There is much more to this book than I’ve written here and I recommend it to all guys who want a better view of what’s happening. Regnerus doesn’t go all the way RP but he’s damned close.

Sociologist Mark Regnerus: ‘Cheap sex’ is making men give up on marriage

“Cheap sex is making men give up on marriage” is the article, and it should not surprise most guys reading here who have followed the community over the last couple years. His book is Cheap Sex: The Transformation of Men, Marriage, and Monogamy.

In today’s dating market men can specialize in being the guy girls want to f**k or the guy they think they should want to marry. Or, more realistically, neither, but let’s ignore the guys who can’t specialize in either for now. It is of course possible to do both but trade offs exist in the real world, and most guys are better off specializing in being the f**k boy.

While women bemoan the lack “eligible” men, they mean that they want a guy who can f**k all the girls he wants but for some reason her magical pussy makes him monogamous to her and makes him want to transfer lots of financial and other resources to her, with basically nothing in return. Top guys are waking up to how terrible a deal this is. If one woman walks, she’ll be replaced by another. Guys who know they can get laid live a very different life from guys who can’t.

Stated like that, the situation obviously makes no sense.

The only way to judge who and what women actually want is to look at who they fuck. Smart guys hit the gym, up their style, and learn game. Dumb guys bemoan their “fate.”

My last bunch of relationships ended after three to twenty-four months when the woman wanted a timeline for cohabitation or eventually marriage, and I refused. Very few women will be long-term fuck buddies or even girlfriends without a timeline for cohabitation. That can yield a Groundhog-day quality to relationships, but in my experience that is much better than the situation some find.

 
In the article, the author doesn’t even attempt to ask himself what legal structures might make men wary of marriage:
 

This ratio, he says, keeps ultimate relationship power in the hands of men. “To plenty of women, it appears that men have a fear of commitment. But men, on average, are not afraid of commitment,” Regnerus writes.

“The story is that men are in the driver’s seat in the marriage market and are optimally positioned to navigate it in a way that privileges their (sexual) interests and preferences. It need not even be conscious behavior on their part.”
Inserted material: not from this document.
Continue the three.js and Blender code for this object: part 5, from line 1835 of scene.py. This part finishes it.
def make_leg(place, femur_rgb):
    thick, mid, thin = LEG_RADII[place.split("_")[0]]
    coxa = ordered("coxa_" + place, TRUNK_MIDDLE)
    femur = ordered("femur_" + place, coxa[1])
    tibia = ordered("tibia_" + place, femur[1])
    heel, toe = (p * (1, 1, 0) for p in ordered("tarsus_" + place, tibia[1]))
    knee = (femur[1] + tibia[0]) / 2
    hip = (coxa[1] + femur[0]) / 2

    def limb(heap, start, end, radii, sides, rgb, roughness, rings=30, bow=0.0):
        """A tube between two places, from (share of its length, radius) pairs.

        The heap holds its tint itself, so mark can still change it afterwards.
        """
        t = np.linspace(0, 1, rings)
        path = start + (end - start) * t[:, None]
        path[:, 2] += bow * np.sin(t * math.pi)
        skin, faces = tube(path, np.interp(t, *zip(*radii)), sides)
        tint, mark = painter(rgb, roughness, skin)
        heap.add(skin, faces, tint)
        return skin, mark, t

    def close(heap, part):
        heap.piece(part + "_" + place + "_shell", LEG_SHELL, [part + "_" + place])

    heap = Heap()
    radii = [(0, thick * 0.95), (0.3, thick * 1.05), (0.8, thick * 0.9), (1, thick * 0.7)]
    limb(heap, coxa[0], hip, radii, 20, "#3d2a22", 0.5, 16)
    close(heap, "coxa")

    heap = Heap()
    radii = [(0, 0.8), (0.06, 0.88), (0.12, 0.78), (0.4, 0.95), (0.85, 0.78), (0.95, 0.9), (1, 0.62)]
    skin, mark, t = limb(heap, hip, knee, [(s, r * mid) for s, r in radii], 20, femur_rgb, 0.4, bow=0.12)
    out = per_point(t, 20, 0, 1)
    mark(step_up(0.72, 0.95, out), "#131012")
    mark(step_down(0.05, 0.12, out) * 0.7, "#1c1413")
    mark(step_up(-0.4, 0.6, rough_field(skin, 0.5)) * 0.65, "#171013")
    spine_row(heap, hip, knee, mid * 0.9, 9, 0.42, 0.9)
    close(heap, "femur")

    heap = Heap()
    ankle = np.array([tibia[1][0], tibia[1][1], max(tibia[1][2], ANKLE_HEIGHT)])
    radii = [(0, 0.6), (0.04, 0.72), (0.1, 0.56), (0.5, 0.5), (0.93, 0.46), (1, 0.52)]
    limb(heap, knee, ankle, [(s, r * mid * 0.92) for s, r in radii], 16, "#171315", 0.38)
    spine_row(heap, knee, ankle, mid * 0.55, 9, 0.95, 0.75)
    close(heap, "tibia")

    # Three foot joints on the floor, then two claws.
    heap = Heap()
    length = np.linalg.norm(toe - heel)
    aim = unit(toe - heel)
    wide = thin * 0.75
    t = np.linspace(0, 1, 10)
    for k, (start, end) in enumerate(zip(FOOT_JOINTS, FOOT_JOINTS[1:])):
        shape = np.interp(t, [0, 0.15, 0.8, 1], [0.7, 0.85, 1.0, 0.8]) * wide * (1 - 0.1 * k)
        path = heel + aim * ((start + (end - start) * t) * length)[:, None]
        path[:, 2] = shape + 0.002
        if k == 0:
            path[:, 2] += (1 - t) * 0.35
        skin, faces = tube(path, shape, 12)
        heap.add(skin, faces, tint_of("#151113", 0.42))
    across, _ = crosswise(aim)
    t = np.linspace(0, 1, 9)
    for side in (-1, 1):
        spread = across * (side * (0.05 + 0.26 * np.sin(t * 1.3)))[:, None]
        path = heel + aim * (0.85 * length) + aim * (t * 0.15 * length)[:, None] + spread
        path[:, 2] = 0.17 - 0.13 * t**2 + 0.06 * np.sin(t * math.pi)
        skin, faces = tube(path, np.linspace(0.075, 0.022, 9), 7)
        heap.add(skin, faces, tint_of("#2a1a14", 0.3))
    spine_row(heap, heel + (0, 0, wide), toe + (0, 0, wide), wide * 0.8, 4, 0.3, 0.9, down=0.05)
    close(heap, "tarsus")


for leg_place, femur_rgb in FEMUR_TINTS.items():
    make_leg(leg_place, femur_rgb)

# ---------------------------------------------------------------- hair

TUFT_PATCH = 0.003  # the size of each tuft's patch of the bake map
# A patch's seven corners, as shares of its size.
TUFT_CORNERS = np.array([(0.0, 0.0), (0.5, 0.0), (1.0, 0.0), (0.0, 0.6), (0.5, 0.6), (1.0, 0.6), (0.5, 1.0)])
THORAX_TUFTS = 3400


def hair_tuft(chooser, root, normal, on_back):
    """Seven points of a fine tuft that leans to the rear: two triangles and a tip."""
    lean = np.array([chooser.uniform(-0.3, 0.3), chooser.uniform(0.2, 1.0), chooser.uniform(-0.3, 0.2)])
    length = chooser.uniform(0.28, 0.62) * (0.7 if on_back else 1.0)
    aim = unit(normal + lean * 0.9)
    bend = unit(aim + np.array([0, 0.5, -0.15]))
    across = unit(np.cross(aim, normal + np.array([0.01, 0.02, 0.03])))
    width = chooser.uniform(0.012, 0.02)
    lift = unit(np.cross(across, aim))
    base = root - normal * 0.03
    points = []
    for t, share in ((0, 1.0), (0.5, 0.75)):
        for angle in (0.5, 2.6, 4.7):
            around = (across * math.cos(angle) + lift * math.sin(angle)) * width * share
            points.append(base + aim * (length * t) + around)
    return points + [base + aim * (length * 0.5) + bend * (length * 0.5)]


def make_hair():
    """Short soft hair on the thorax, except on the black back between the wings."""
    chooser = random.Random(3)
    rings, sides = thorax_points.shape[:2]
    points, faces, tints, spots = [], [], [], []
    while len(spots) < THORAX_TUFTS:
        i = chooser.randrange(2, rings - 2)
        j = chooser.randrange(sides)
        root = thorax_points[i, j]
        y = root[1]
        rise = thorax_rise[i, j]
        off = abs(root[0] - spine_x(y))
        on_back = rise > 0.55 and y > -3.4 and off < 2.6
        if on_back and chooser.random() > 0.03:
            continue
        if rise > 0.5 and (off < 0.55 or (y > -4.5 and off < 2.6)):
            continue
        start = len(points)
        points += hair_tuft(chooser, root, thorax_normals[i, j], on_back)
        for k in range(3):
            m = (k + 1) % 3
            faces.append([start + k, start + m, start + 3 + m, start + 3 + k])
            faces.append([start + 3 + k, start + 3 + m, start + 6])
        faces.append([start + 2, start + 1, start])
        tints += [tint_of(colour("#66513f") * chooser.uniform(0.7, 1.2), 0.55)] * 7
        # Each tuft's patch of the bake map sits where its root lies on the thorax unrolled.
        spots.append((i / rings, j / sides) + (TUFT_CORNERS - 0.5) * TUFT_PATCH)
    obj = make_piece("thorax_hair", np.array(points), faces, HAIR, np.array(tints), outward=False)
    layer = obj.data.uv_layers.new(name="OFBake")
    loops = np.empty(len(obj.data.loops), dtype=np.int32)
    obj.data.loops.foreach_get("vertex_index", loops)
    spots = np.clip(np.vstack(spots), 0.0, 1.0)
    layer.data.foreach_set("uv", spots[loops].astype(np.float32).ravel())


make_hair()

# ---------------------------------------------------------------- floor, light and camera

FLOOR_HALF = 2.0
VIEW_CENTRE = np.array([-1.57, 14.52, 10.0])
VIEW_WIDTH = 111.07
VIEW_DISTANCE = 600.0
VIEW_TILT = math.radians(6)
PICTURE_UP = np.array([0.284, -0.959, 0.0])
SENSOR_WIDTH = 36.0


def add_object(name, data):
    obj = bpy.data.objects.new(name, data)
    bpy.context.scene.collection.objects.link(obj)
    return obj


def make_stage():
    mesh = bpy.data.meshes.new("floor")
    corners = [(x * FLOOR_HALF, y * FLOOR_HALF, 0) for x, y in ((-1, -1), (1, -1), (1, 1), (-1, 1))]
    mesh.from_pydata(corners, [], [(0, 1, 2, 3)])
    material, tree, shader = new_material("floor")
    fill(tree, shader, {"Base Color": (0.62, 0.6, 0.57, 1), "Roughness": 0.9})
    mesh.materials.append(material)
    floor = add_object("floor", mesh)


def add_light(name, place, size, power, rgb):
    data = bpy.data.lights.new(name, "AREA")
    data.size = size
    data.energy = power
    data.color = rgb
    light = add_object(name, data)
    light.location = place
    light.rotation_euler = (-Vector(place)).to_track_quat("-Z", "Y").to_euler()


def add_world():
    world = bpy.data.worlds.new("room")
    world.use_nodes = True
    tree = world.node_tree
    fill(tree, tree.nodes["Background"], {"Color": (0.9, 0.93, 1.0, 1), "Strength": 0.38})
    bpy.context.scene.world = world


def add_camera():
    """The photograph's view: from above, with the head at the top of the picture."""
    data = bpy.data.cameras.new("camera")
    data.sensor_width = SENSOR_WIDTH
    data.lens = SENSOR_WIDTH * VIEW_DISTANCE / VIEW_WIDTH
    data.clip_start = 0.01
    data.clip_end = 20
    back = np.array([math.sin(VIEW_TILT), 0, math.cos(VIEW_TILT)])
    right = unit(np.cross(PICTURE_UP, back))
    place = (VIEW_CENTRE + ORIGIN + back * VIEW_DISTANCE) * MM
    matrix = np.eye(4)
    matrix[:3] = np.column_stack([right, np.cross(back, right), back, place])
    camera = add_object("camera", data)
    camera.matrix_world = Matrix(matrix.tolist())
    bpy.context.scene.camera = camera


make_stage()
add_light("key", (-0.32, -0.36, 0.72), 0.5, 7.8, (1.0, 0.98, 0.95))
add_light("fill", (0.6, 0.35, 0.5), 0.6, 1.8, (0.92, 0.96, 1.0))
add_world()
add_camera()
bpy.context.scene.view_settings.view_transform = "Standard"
Or maybe men have learned from their fathers and uncles and friends that any time a woman wants to, she can divorce him and take half his assets. If they have kids she can use the violence of the state to compel him to disgorge money to her for 18 – 24 years. So why would any man sign up for that shit? Answer: he won’t.

Can cheap sex make you give up on marriage?

Guys don’t want to give up prime women.